(Scripts that build objects)
┄┄┄┄┄┄┄┄┄┄┄┄┄┄┄┄┄┄┄┄
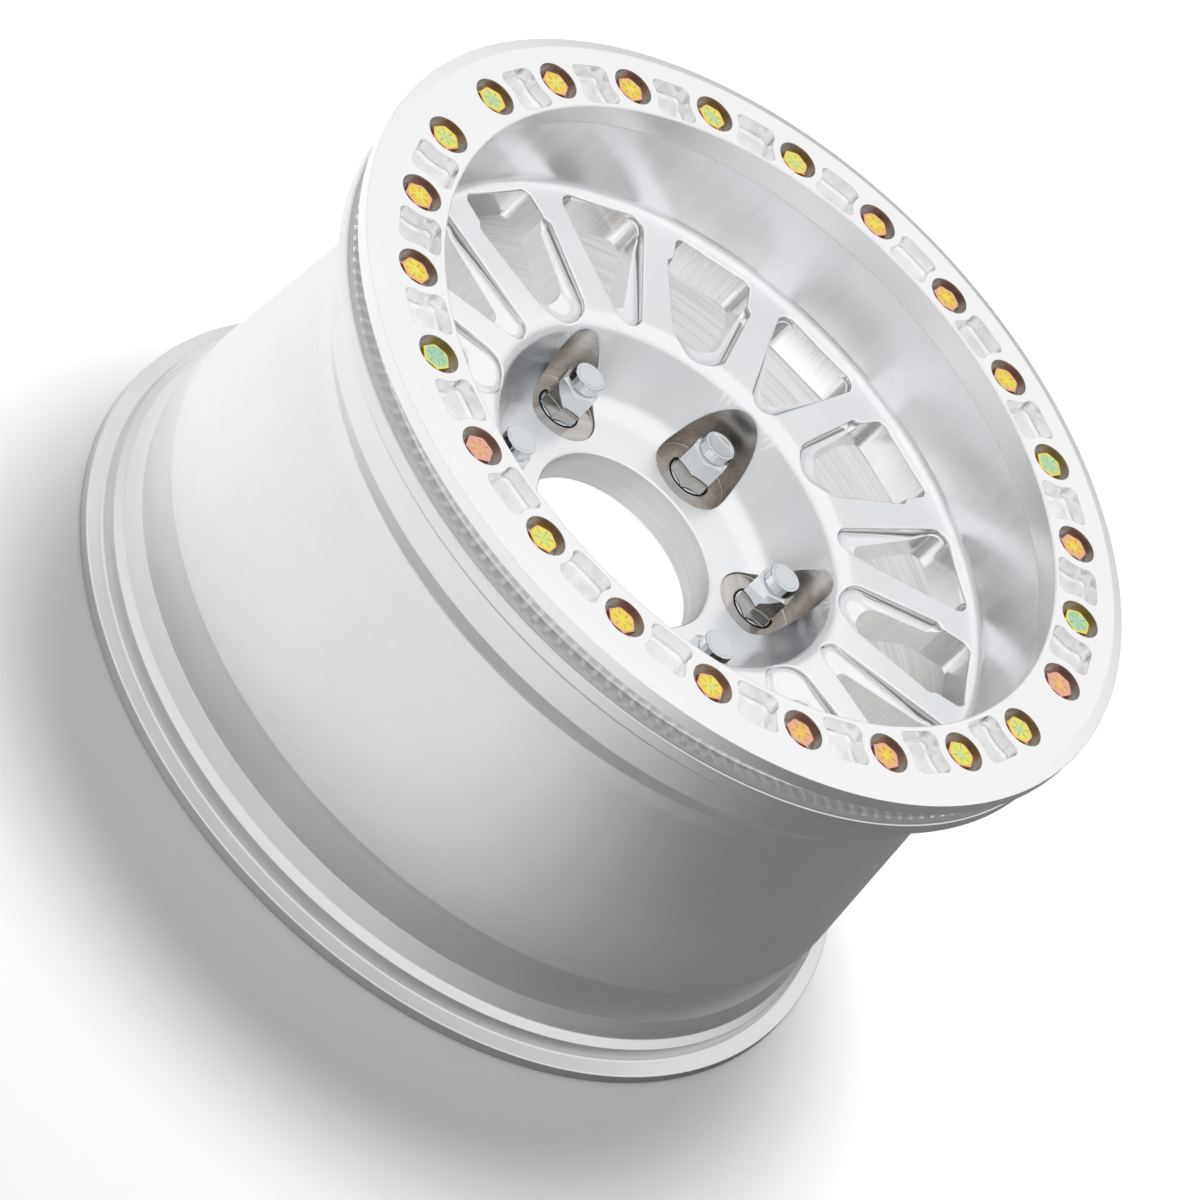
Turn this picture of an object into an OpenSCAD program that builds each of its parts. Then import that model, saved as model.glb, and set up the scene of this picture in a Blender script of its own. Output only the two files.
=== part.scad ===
// Forged off-road wheel with a bolted ring that clamps the outer tyre bead.
// The axis is Z. The hub's mounting face lies at z = 0 and the front of the wheel looks up.

/* [Overall] */
// Height of the clamp ring's front face above the hub's mounting face
front_z = 137; // [125:1:150]
// Depth of the inboard rim edge below the hub's mounting face (backspacing)
back_depth = 118.5; // [100:0.5:140]

/* [Clamp ring] */
// Distance that the ring stands out past the bead seat
ring_overhang = 15.7; // [13:0.1:18]
// Width of the ring's front face, from its bore to its outer edge
ring_w = 45.1; // [43:0.1:47]
// Full thickness of the ring where it sits on the wheel
ring_t = 16.7; // [15:0.1:20]
// Thickness of the outer lip that presses on the tyre bead
lip_t = 10.5; // [8:0.1:12]
// Width of the shallow chamfer round the front of the lip
ring_chamfer_w = 7; // [3:0.5:9]
// Height of the shallow chamfer round the front of the lip
ring_chamfer_h = 2.4; // [1:0.1:4]
// Radius that breaks the ring's fine edges
edge_round = 0.6; // [0.3:0.1:1]

/* [Ring bolts] */
// Number of bolts, evenly spaced
bolt_count = 24; // [16:2:28]
// Distance from the ring's outer edge to the bolts' centres
bolt_inset = 28.2; // [26:0.1:30]
// Diameter of the recess for each bolt head
recess_d = 22.7; // [21.8:0.1:24]
// Depth of the recess below the ring's front face
recess_depth = 10; // [8.5:0.1:11]
// Diameter of the bolt's shank
shank_d = 9.5; // [8:0.1:10]
// Length of the bolt below its head
shank_len = 30; // [22:1:34]
// Width of the bolt's hexagon across its flats
bolt_af = 14.3; // [12:0.1:15]
// Height of the bolt's head
bolt_head_h = 6; // [4:0.1:7]
// Outer diameter of the washer under the head
washer_od = 20; // [17:0.1:21]
// Thickness of the washer
washer_t = 1.6; // [1:0.1:2.5]

/* [Ring pockets] */
// Depth of the lightening pockets between the bolts
pocket_depth = 9.5; // [6:0.1:11]
// Metal left between a pocket and the neighbouring bolt recesses
pocket_wall = 4.9; // [4:0.1:5.5]
// Metal left between the ring's bore and a pocket
pocket_in_wall = 2.9; // [2:0.1:5]
// Width of the pockets from the bore's side to the outer side
pocket_w = 24; // [20:0.1:25]
// Corner radius of the pockets
pocket_round = 4.5; // [3:0.1:5]

/* [Rim] */
// Diameter of the seats for the tyre beads
bead_d = 437; // [434:0.5:440]
// Width of the bead channel between the ring's lip and the front flange
channel_w = 15; // [12:0.5:18]
// Height of the front flange above the bead seat
front_flange_h = 11.9; // [10:0.1:14]
// Thickness of the front flange
front_flange_t = 9; // [7:0.5:11]
// Number of grip ribs on the bead channel's floor
rib_count = 180; // [90:6:200]
// Height of the grip ribs
rib_h = 0.8; // [0.4:0.1:1.2]
// Height of the inboard flange above the bead seat
rear_flange_h = 18.5; // [16:0.1:21]
// Depth of the drop well below the bead seats
well_depth = 12.5; // [10:0.5:16]
// Thickness of the barrel's wall
barrel_wall = 7.5; // [6:0.5:10]

/* [Centre] */
// Height of the spokes' front face above the mounting face
face_z = 67; // [62:0.5:74]
// Thickness of the spokes at the rim
spoke_t = 21.5; // [18:0.5:24]
// Distance that the dish's foot lies outside the ring's bore
dish_step = 4.4; // [3:0.1:6]
// Fillet radius at the foot of the dish
dish_round = 6.5; // [4:0.5:10]
// Height of the hub's front pad above the mounting face
pad_z = 23.6; // [20:0.1:28]
// Radius of the hub's front pad
pad_r = 88; // [84:0.5:92]
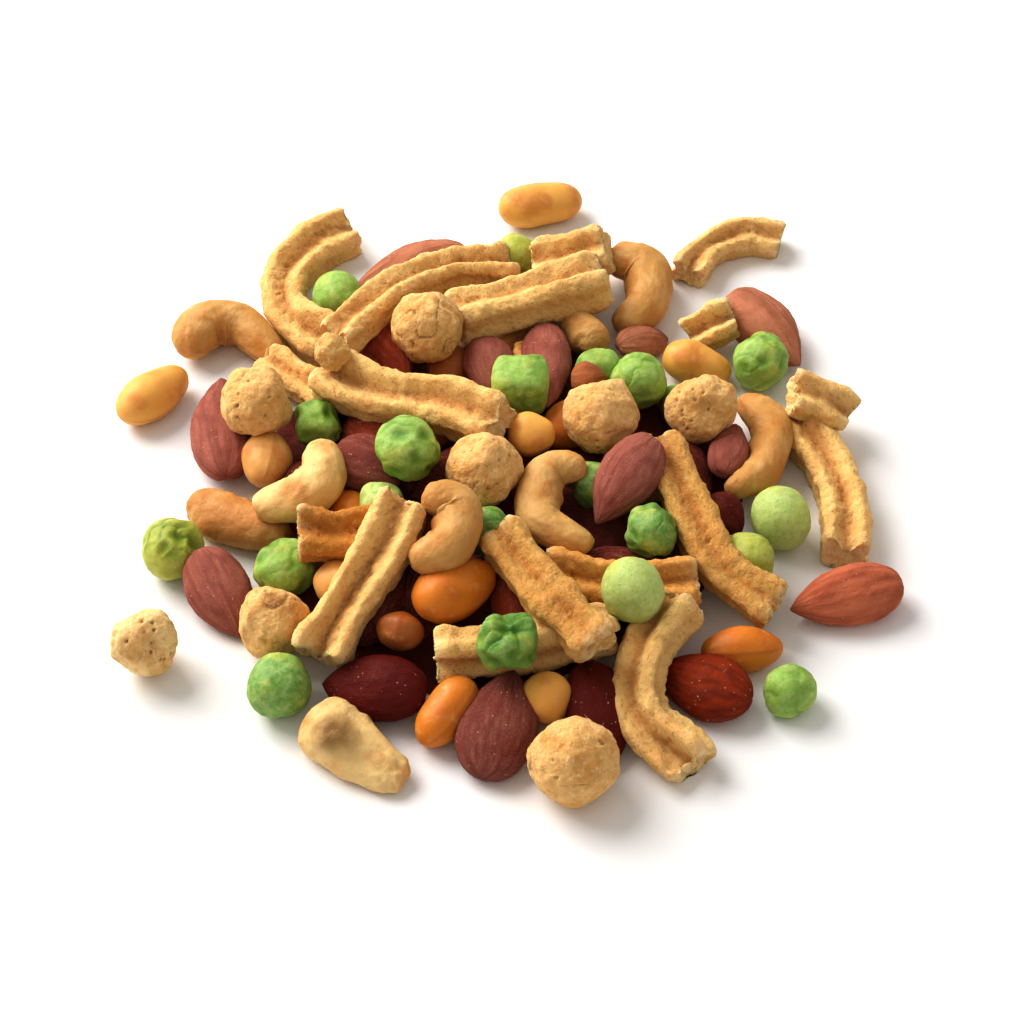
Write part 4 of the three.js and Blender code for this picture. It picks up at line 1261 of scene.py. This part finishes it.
┄┄┄┄┄┄┄┄┄┄┄┄┄┄┄┄┄┄┄┄
■ Set problem
Starting at the first line of the material above, reproduce each line exactly up to and including the line with "edge_round = 0.6; // [0.3:0.1:1]".

■ Finished exercise
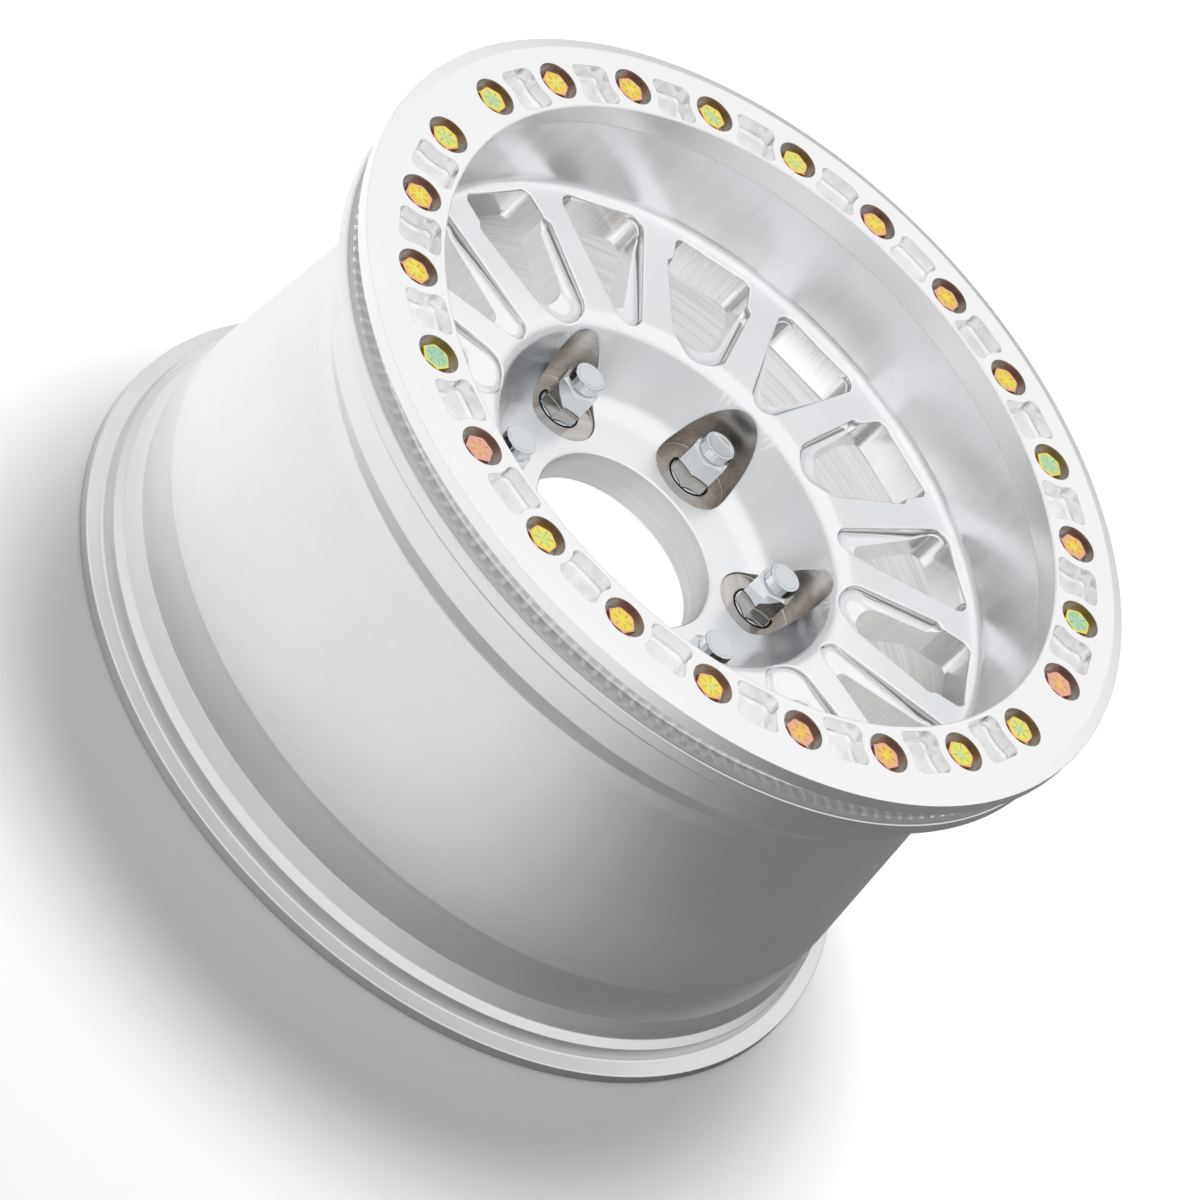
Turn this picture of an object into an OpenSCAD program that builds each of its parts. Then import that model, saved as model.glb, and set up the scene of this picture in a Blender script of its own. Output only the two files.
=== part.scad ===
// Forged off-road wheel with a bolted ring that clamps the outer tyre bead.
// The axis is Z. The hub's mounting face lies at z = 0 and the front of the wheel looks up.

/* [Overall] */
// Height of the clamp ring's front face above the hub's mounting face
front_z = 137; // [125:1:150]
// Depth of the inboard rim edge below the hub's mounting face (backspacing)
back_depth = 118.5; // [100:0.5:140]

/* [Clamp ring] */
// Distance that the ring stands out past the bead seat
ring_overhang = 15.7; // [13:0.1:18]
// Width of the ring's front face, from its bore to its outer edge
ring_w = 45.1; // [43:0.1:47]
// Full thickness of the ring where it sits on the wheel
ring_t = 16.7; // [15:0.1:20]
// Thickness of the outer lip that presses on the tyre bead
lip_t = 10.5; // [8:0.1:12]
// Width of the shallow chamfer round the front of the lip
ring_chamfer_w = 7; // [3:0.5:9]
// Height of the shallow chamfer round the front of the lip
ring_chamfer_h = 2.4; // [1:0.1:4]
// Radius that breaks the ring's fine edges
edge_round = 0.6; // [0.3:0.1:1]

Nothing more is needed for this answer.